◆ AVAILABLE RECORDS
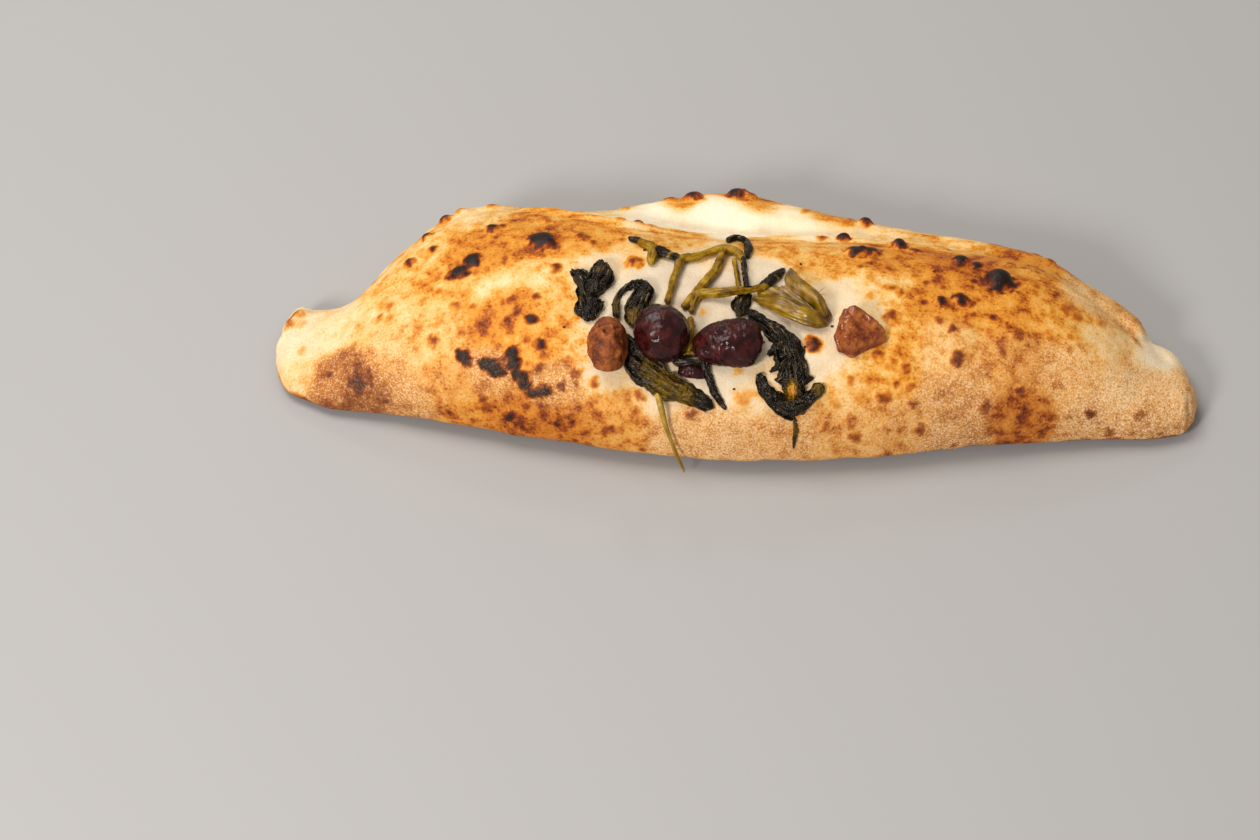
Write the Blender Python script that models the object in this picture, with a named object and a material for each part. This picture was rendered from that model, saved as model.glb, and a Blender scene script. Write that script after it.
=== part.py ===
"""A baked calzone, closed and uncut, with the toppings that lie on it.

The dough is a long pillow with a rolled seam along its back and two pinched tails.
Olives, wilted leaves and a forked stem rest in the middle of its top.
X runs along the calzone, Y from its front to its seam, and Z up from the flat base.
"""

import math

import bmesh
import bpy
from mathutils import Vector
from mathutils.bvhtree import BVHTree

MM = 0.001

# Driving dimensions of the dough, in millimetres.
TAIL_ROUNDING = 9.0
DOME_POWER = 2.3
BELLY_SHARE = 0.2
BASE_REACH = 1.35

# Ribs across the pillow from the left tail to the right one: x, front edge, back edge, height.
PILLOW_RIBS = (
    (-176, -35, -3, 11),
    (-163, -42, 0, 15),
    (-150, -47, 2, 18),
    (-138, -49, 13, 26),
    (-122, -51, 31, 36),
    (-100, -55, 44, 43),
    (-60, -62, 44, 46),
    (-5, -67, 35, 45),
    (48, -63, 34, 45),
    (98, -53, 30, 41),
    (120, -49, 25, 36),
    (140, -46, 9, 28),
    (158, -44, -4, 18),
    (176, -40, -16, 13),
)

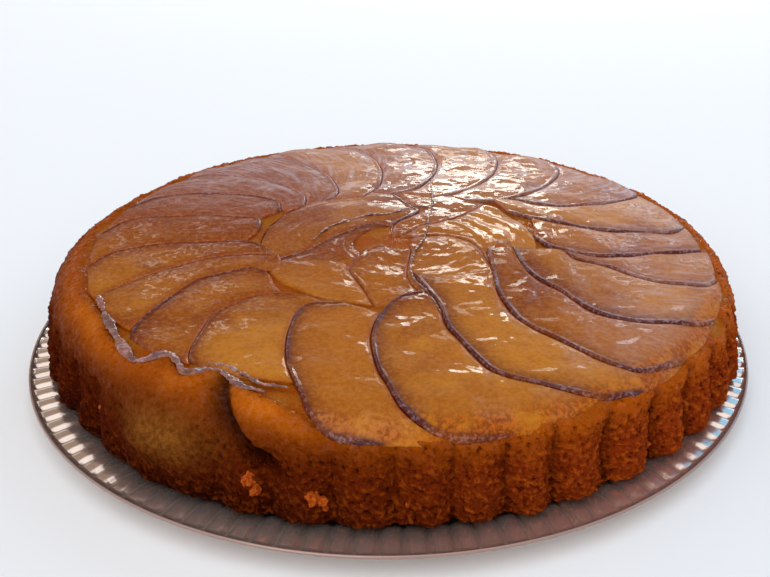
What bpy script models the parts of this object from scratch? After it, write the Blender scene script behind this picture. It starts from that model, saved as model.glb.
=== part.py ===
"""Tarte tatin on its ribbed foil plate: a fluted sponge with apple slices let into its top.

Metres, +Z up. The origin is the middle of the plate's flat underside, and the front is -Y.
Every sub-part is its own closed solid, and neighbours keep a small clearance.
"""

import math

import bmesh
import bpy

# Plate
PLATE_RADIUS = 0.142
PLATE_FLOOR_RADIUS = 0.118
PLATE_RIM_HEIGHT = 0.0075
PLATE_LIP_WIDTH = 0.0014
CARD_THICKNESS = 0.0012
RIB_COUNT = 112
RIB_DEPTH = 0.0010

# Sponge
CAKE_CENTRE = (0.001, 0.004)
CAKE_BASE_RADIUS = 0.110
CAKE_RADIUS = 0.1362
CAKE_HEIGHT = 0.042
FLUTE_COUNT = 45
SAMPLES_PER_FLUTE = 4
FLUTE_DEPTH = 0.0044
SHOULDER_RADIUS = 0.114
SHOULDER_WIDTH = 0.0185
SHOULDER_DROP = 0.0115

# Apple slices
CLEARANCE = 0.0005
SLICE_GAP = 0.0006
SLICE_THICKNESS = 0.0048
SLICE_CROWN = 0.0008
SLICE_EDGE_DROP = 0.0004
SLICE_TIP_WIDTH = 0.0020
SLICE_STATIONS = 7
CUTTER_RISE = 0.006

# A slice's skin crosses its ring's middle radius at an angle in degrees from +X. Towards the
# outer end it drifts by `twist` degrees, and `bend` turns both ends the same way.
# (angle, twist, bend, inner radius)
OUTER_MIDDLE, OUTER_REACH = 0.086, 0.0415
OUTER_SLICES = (
    (-164.5, 9.0, 8.0, 0.050),
    (-152.0, 10.0, 11.0, 0.056),
    (-135.5, 6.0, 13.0, 0.058),
    (-115.0, 10.5, 6.5, 0.056),
    (-95.0, 5.5, 4.0, 0.047),
    (-76.0, 4.0, 8.0, 0.045),
    (-57.0, -1.0, 7.0, 0.046),
    (-39.5, -5.0, 12.0, 0.049),
    (-18.5, -8.0, 9.0, 0.056),
    (-8.5, 0.0, 8.0, 0.056),
    (8.0, -12.0, 12.0, 0.054),
    (26.0, -12.0, 14.0, 0.052),
    (43.5, -3.0, 11.0, 0.050),
    (61.0, 0.0, 9.5, 0.050),
    (78.5, 1.0, 9.0, 0.048),
    (96.0, 2.0, 9.0, 0.051),
    (113.5, 4.0, 9.0, 0.049),
    (130.0, 7.0, 10.0, 0.052),
    (145.0, 11.0, 11.0, 0.054),
    (162.5, 9.0, 10.0, 0.053),
    (181.5, 5.0, 9.5, 0.050),
)
INNER_MIDDLE, INNER_REACH = 0.0250, 0.0165
INNER_SLICES = (
    (-150.0, -3.0, 9.0, 0.0095),
    (-92.0, 0.0, 10.0, 0.0090),
    (-33.0, 3.0, 11.0, 0.0095),
    (24.0, 0.0, 9.0, 0.0090),
    (88.0, -3.0, 8.0, 0.0100),
    (149.0, 0.0, 10.0, 0.0090),
)

COLOURS = {
    "plate": ((0.72, 0.71, 0.70, 1.0), 0.22, 1.0),
    "cake": ((0.46, 0.17, 0.03, 1.0), 0.65, 0.0),
    "apple": ((0.55, 0.27, 0.06, 1.0), 0.25, 0.0),
}


def clear_scene():
    """Removes whatever the scene starts with."""
    for obj in list(bpy.data.objects):
        bpy.data.objects.remove(obj)


def material(name):
    """One Principled material for each of the three substances."""
    made = bpy.data.materials.new(name)
    made.use_nodes = True
    shader = made.node_tree.nodes["Principled BSDF"]
    colour, roughness, metallic = COLOURS[name]
    shader.inputs["Base Color"].default_value = colour
    shader.inputs["Roughness"].default_value = roughness
    shader.inputs["Metallic"].default_value = metallic
    made.diffuse_color = colour
    return made


def wave(angle, *terms):
    """A sum of cosines. Each term is (turns round the tart, phase, size)."""
    return sum(size * math.cos(turns * angle + phase) for turns, phase, size in terms)


def lobe(angle):
    """The sponge's flutes: 1 on the crown of a lobe, 0 in the crease between two."""
    return abs(math.sin(0.5 * FLUTE_COUNT * (angle + math.pi / 2)))


def top_height(radius):
    """Height of the tart's top, which is flat and then rolls over a round shoulder."""
    share = min(max((radius - SHOULDER_RADIUS) / SHOULDER_WIDTH, 0.0), 1.0)
    return CAKE_HEIGHT - SHOULDER_DROP * (1.0 - math.sqrt(1.0 - share * share))


def solid_of_rings(name, rings, mat, sharp_degrees):
    """A closed solid skinned over rings of points, from the bottom (or inner) one to the last.

    The sides are triangles split the same way on every solid, so that a solid and its pocket
    stay parallel. Edges sharper than sharp_degrees stay sharp.
    """
    mesh = bmesh.new()
    loops = [[mesh.verts.new(point) for point in ring] for ring in rings]
    for low, high in zip(loops, loops[1:]):
        count = len(low)
        for i in range(count):
            j = (i + 1) % count
            mesh.faces.new((low[i], low[j], high[j]))
            mesh.faces.new((low[i], high[j], high[i]))
    mesh.faces.new(list(reversed(loops[0])))
    mesh.faces.new(loops[-1])
    data = bpy.data.meshes.new(name)
    mesh.to_mesh(data)
    mesh.free()
    data.materials.append(mat)
    data.shade_smooth()
    data.set_sharp_from_angle(angle=math.radians(sharp_degrees))
    obj = bpy.data.objects.new(name, data)
    bpy.context.scene.collection.objects.link(obj)
    return obj


def circle(radius, height, samples, centre=(0.0, 0.0)):
    """A level ring; radius and height are numbers or functions of the angle."""
    ring = []
    for i in range(samples):
        angle = -math.pi / 2 + 2 * math.pi * i / samples
        r = radius(angle) if callable(radius) else radius
        z = height(angle) if callable(height) else height
        ring.append((centre[0] + r * math.cos(angle), centre[1] + r * math.sin(angle), z))
    return ring


def build_plate(mat):
    """The foil card: a flat floor, then a low rim pressed into ribs, with a plain lip round it."""
    samples = 2 * RIB_COUNT

    def ribs(angle):
        crest = math.cos(RIB_COUNT * (angle + math.pi / 2))
        return PLATE_RIM_HEIGHT - 0.5 * RIB_DEPTH * (1.0 - crest)

    rings = [
        circle(PLATE_FLOOR_RADIUS + CARD_THICKNESS, 0.0, samples),
        circle(PLATE_RADIUS, PLATE_RIM_HEIGHT - CARD_THICKNESS, samples),
        circle(PLATE_RADIUS - PLATE_LIP_WIDTH, ribs, samples),
        circle(PLATE_FLOOR_RADIUS, CARD_THICKNESS, samples),
    ]
    return solid_of_rings("plate", rings, mat, 12)


def build_cake(mat):
    """The sponge: a fluted wall over a tucked-in base, a round shoulder and a flat top."""
    samples = FLUTE_COUNT * SAMPLES_PER_FLUTE
    base = CARD_THICKNESS + CLEARANCE

    def wall(radius, depth):
        def at(angle):
            uneven = wave(angle, (2, 0.6, 0.0006), (5, 2.1, 0.0004), (9, 4.0, 0.0003))
            strength = 1.0 + wave(angle, (1, 0.5, 0.30), (3, 1.4, 0.15))
            return radius + uneven - depth * FLUTE_DEPTH * strength * (1.0 - lobe(angle))

        return at

    # (radius on the lobes, height, share of the flutes' depth) from the base up
    profile = [
        (CAKE_RADIUS - 0.0045, base + 0.0060, 0.45),
        (CAKE_RADIUS, base + 0.0084, 0.85),
        (CAKE_RADIUS - 0.0012, base + 0.0185, 0.95),
        (CAKE_RADIUS - 0.0040, base + 0.0300, 0.55),
    ]
    rings = [circle(CAKE_BASE_RADIUS, base, samples, CAKE_CENTRE)]
    rings += [circle(wall(r, depth), z, samples, CAKE_CENTRE) for r, z, depth in profile]
    for share, depth in ((0.80, 0.2), (0.45, 0.0)):
        radius = SHOULDER_RADIUS + share * SHOULDER_WIDTH
        rings.append(circle(wall(radius, depth), top_height(radius), samples, CAKE_CENTRE))
    rings.append(circle(SHOULDER_RADIUS, CAKE_HEIGHT, samples, CAKE_CENTRE))
    return solid_of_rings("cake", rings, mat, 40)


def skin_angle(slices, index, middle, reach, radius):
    """Angle of a slice's skin at this radius, in radians."""
    turns, which = divmod(index, len(slices))
    angle, twist, bend, _ = slices[which]
    along = (radius - middle) / reach
    return math.radians(angle + twist * along + bend * along * along) + 2 * math.pi * turns


def slice_rings(slices, index, middle, reach, is_cutter):
    """Cross-sections of a slice from its inner to its outer tip.

    A slice reaches from its own skin to the next one's and has a low crown. The cutter of its
    pocket is a clearance larger all round, with upright sides and a flat top above the sponge.
    """
    grow = CLEARANCE if is_cutter else 0.0
    top_share, top_rise = (1.0, CUTTER_RISE) if is_cutter else (0.4, SLICE_CROWN)
    inner = slices[index][3]
    outer = middle + reach + 0.0008 * math.cos(1.9 * index)
    rings = []
    for k in range(SLICE_STATIONS):
        along = -math.cos(math.pi * k / (SLICE_STATIONS - 1))
        radius = 0.5 * (inner + outer) + 0.5 * (outer - inner) * along
        first = skin_angle(slices, index, middle, reach, radius)
        second = skin_angle(slices, index + 1, middle, reach, radius)
        full = 0.5 * ((second - first) * radius - SLICE_GAP)
        taper = (1.0 - abs(along) ** 3.0) ** 0.33
        half = max(full * taper, 0.5 * SLICE_TIP_WIDTH) + grow
        heading = 0.5 * (first + second)
        surface = top_height(radius)
        under = surface - SLICE_THICKNESS * (1.0 - 0.45 * abs(along) ** 3) - grow
        edge = surface - SLICE_EDGE_DROP
        crown = surface + top_rise
        end = {0: -2 * grow, SLICE_STATIONS - 1: 2 * grow}.get(k, 0.0)
        low_side = ((-1.0, edge), (-0.8, under), (0.8, under), (1.0, edge))
        outline = low_side + ((top_share, crown), (-top_share, crown))
        ring = []
        for across, z in outline:
            angle = heading + across * half / radius
            x = CAKE_CENTRE[0] + (radius + end) * math.cos(angle)
            y = CAKE_CENTRE[1] + (radius + end) * math.sin(angle)
            ring.append((x, y, z))
        rings.append(ring)
    return rings


def build_slices(cake, mat, prefix, slices, middle, reach):
    """One ring of apple slices, each sunk into its own pocket in the sponge."""
    for index in range(len(slices)):
        name = f"{prefix}_{index + 1:02d}"
        solid_of_rings(name, slice_rings(slices, index, middle, reach, False), mat, 50)
        pocket_rings = slice_rings(slices, index, middle, reach, True)
        cutter = solid_of_rings("pocket_" + name, pocket_rings, mat, 50)
        cutter.hide_render = True
        cutter.display_type = "WIRE"
        pocket = cake.modifiers.new(cutter.name, "BOOLEAN")
        pocket.operation = "DIFFERENCE"
        pocket.solver = "EXACT"
        pocket.object = cutter


def build():
    """The whole tart."""
    clear_scene()
    materials = {name: material(name) for name in COLOURS}
    build_plate(materials["plate"])
    cake = build_cake(materials["cake"])
    apple = materials["apple"]
    build_slices(cake, apple, "slice_outer", OUTER_SLICES, OUTER_MIDDLE, OUTER_REACH)
    build_slices(cake, apple, "slice_inner", INNER_SLICES, INNER_MIDDLE, INNER_REACH)


build()
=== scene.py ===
"""Tarte tatin on a ribbed foil plate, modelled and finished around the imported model.

The frame comes first. Then each operator makes one piece, or one group of like pieces: the
foil plate, the sponge, the outer and inner apple slices, the glaze and the crumbs, and last the
stage with its lights and camera. Lengths are in metres, and angles in degrees round the tart
are measured from +X, so the front of the tart is at -90.
"""

import math

import bpy
import numpy as np
from mathutils import Matrix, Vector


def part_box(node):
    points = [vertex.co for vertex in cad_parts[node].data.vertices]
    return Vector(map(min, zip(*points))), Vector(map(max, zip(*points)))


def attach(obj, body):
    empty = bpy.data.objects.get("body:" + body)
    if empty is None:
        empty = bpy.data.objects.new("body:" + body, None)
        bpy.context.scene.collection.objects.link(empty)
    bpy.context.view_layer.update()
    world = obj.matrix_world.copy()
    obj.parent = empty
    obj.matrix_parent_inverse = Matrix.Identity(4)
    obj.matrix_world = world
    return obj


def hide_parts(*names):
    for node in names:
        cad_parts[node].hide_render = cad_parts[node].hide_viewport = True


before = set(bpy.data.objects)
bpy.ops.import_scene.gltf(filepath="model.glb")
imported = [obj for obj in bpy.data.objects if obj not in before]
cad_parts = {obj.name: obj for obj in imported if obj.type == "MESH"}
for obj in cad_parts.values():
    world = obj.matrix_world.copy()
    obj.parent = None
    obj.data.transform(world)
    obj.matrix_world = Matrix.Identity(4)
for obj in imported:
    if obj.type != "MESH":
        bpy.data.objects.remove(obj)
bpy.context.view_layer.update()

bl_info = {
    "name": "Tarte tatin",
    "version": (1, 0, 0),
    "blender": (4, 5, 0),
    "location": "3D View > Sidebar > Tart",
    "description": "Models a glazed apple tart on its foil plate",
    "category": "Add Mesh",
}

PLATE_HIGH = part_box("plate")[1]
CAKE_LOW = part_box("cake")[0]
CENTRE = np.array([0.001, 0.004])
MM = 0.001

# The shoulder starts here, is this wide and falls this far.
SHOULDER_RADIUS = 0.114
SHOULDER_WIDTH = 0.0185
SHOULDER_DROP = 0.0115
FLUTE_COUNT = 45
FLUTE_DEPTH = 0.0050
RIB_COUNT = 112

# How finely the turned pieces and the slices are divided.
STEPS_A_RIB = 16
SPONGE_STEPS = 980
ALONG_SLICE = 130
ACROSS_SLICE = 40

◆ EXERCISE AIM
Would you quote everything above from the line containing "material(name) for name" down to the line containing "the imported model."? Include both of those lines and nothing else.

◆ EXERCISE ANSWER
    materials = {name: material(name) for name in COLOURS}
    build_plate(materials["plate"])
    cake = build_cake(materials["cake"])
    apple = materials["apple"]
    build_slices(cake, apple, "slice_outer", OUTER_SLICES, OUTER_MIDDLE, OUTER_REACH)
    build_slices(cake, apple, "slice_inner", INNER_SLICES, INNER_MIDDLE, INNER_REACH)


build()
=== scene.py ===
"""Tarte tatin on a ribbed foil plate, modelled and finished around the imported model.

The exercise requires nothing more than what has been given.